Kripkin had put an ad in the New Statesman, calling for contributions, which leads to a huge number of responses. However, by the time he received them he had gone off the idea and passes them all to Ginsberg, who rejects all but one, a story by a young Irish woman, Kathleen O’Flanagan from Ballykelly. We are introduced to more characters – Spiffhorn and Trunt, the possible printers; Buchsfindlemann, the art editor of the London Daily Echo, who hates his boss, hates Simms and hates being mistaken for a Jew; the Finn Korganin, who may have been a close friend of Lenin and may have almost been shot for being a Trotskyist but who now survives without a job by sponging off friends and wants to be the unpaid assistant editor of Scamp. But Ginsberg’s efforts are proving unfruitful. Mrs Chabbers is proving difficult. His letters to various famous people for contributions have borne little fruit, except for a guinea contribution from the Sultan of Katakanak, aka Stevie Lemills, whose island has recently been incorporated into the British Empire. He gets one advert – the entire back page for eight guineas from his friend Sid, for Sid’s Red Hot Rhythm Sextet. But, one by one, things start to go wrong for many of the protagonists. But Ginsberg, despite the adversities won’t give up.

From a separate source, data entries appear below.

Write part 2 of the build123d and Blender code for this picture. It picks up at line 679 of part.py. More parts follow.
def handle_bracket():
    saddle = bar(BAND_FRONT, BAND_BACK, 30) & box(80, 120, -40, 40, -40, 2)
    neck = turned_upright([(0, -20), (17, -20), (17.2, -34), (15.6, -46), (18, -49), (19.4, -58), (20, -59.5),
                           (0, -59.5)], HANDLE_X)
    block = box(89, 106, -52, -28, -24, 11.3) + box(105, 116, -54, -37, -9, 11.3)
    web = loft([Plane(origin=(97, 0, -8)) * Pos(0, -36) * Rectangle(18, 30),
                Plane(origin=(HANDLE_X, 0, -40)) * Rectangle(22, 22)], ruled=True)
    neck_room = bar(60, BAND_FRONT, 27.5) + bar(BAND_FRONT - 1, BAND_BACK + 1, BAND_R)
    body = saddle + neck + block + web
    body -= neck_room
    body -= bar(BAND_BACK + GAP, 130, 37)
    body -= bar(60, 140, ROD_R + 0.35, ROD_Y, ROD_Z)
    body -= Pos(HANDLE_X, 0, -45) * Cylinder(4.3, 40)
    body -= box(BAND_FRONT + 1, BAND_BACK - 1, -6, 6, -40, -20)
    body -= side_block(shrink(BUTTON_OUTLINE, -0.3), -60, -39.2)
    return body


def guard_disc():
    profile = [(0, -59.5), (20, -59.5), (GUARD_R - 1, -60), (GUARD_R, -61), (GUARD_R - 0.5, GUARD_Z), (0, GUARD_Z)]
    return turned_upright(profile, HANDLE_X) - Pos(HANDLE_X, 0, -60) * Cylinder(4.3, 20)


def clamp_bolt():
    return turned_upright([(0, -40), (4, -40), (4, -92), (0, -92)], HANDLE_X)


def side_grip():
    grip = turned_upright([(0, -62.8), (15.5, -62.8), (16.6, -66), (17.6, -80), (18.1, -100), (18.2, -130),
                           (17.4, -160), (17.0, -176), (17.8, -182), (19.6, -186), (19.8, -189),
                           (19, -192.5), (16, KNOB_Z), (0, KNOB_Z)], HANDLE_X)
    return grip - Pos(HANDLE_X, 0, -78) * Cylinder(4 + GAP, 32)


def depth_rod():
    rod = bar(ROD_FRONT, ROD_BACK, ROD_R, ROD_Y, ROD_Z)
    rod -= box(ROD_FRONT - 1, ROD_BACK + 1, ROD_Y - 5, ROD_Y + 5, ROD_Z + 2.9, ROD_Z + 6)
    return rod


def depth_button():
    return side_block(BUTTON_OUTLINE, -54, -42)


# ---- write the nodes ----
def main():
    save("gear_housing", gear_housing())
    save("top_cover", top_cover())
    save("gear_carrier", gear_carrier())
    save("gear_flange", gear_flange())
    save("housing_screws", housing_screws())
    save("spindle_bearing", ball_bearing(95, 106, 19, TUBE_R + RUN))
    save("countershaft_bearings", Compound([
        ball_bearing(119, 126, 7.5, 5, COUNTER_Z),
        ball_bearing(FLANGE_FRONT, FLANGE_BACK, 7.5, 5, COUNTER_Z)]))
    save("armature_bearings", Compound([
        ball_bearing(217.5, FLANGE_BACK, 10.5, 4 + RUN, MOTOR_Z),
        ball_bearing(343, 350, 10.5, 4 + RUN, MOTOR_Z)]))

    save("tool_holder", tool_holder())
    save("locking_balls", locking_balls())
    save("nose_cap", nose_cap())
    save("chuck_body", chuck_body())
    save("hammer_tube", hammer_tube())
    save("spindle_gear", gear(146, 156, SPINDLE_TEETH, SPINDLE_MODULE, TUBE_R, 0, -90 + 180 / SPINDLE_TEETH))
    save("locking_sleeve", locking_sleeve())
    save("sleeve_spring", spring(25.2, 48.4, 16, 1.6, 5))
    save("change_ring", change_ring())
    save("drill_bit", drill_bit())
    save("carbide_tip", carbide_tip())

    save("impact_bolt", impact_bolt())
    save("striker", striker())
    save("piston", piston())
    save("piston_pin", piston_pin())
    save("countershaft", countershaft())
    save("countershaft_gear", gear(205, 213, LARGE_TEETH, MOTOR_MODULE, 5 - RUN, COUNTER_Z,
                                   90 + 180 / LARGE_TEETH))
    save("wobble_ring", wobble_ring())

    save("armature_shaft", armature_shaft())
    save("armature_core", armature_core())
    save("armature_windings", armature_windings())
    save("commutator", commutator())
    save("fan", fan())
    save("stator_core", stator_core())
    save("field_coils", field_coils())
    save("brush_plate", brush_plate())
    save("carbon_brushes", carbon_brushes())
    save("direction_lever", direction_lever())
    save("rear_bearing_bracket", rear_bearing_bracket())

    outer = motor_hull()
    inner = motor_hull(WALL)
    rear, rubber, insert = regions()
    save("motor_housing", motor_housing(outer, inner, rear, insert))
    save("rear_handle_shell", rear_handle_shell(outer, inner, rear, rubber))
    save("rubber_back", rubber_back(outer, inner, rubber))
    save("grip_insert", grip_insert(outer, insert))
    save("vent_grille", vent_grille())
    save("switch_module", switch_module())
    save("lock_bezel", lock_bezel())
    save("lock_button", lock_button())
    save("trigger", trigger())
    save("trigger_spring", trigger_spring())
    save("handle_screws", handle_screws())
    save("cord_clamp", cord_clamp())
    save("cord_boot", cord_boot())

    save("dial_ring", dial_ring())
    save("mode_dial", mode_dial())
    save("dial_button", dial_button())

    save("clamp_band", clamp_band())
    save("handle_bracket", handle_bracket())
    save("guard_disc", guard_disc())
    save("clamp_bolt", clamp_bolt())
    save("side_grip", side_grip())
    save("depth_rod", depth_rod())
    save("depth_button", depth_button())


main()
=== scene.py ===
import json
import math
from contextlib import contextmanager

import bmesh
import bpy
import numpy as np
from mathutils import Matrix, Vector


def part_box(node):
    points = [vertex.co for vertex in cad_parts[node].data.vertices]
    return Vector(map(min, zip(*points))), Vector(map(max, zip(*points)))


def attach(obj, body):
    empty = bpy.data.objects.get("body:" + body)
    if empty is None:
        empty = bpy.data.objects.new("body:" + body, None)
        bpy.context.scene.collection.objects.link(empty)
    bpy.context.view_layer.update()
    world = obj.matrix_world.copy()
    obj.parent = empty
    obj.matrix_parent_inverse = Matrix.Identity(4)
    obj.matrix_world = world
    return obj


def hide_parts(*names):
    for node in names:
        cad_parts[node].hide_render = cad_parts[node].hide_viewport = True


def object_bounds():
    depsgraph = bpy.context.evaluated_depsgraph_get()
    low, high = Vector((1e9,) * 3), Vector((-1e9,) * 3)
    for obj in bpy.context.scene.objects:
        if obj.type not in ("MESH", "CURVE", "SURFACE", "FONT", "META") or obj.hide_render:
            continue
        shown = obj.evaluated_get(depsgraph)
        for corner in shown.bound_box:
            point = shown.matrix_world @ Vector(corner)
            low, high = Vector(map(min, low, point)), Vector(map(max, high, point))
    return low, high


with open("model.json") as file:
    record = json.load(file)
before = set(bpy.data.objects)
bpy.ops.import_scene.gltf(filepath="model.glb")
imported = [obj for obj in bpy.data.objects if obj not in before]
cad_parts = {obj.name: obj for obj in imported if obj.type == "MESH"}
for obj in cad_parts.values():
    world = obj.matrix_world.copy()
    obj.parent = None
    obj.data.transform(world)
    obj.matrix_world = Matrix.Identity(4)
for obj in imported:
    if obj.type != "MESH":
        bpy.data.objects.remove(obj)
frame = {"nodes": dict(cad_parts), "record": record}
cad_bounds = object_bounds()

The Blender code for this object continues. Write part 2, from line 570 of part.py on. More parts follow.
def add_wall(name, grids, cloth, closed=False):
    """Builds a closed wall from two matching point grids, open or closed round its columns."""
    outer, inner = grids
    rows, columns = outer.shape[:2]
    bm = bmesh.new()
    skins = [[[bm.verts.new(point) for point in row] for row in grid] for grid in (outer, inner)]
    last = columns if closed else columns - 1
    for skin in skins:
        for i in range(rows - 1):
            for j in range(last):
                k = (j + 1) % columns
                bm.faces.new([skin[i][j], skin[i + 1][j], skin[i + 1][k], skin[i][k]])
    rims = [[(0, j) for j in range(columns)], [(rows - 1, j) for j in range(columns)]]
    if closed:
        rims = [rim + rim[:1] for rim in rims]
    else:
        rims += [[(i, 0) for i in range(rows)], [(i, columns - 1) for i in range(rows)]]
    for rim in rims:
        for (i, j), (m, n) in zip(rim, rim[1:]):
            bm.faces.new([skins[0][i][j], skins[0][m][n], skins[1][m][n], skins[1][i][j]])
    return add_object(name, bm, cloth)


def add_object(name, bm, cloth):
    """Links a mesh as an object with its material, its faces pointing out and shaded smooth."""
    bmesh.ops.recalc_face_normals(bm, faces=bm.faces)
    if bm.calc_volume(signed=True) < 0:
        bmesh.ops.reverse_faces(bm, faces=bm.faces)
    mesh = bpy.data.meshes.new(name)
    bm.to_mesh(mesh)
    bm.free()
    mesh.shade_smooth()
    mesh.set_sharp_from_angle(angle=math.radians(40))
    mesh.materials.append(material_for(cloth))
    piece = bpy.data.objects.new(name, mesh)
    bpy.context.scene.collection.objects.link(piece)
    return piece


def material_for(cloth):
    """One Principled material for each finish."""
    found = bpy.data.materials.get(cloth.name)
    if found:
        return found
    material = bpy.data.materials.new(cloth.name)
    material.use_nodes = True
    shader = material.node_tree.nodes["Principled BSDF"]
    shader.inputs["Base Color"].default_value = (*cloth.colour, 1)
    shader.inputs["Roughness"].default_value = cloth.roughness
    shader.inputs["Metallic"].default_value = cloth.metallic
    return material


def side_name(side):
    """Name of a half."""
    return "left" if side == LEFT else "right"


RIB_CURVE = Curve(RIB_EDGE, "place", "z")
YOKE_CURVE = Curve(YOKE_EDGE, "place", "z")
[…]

This really is a first-class comic novel and one that definitely should be better known. Camberton creates a rich array of characters and we follow their development and laugh at their foibles, though, at the same time, we pity some of them, (though not the Angus Stenforth Simms/Julian MacLaren-Ross character). The story of Scamp is clearly a MacGuffin but that does not matter, as what drives this novel are the characters and their behaviour and not the plot. But why has this novel disappeared?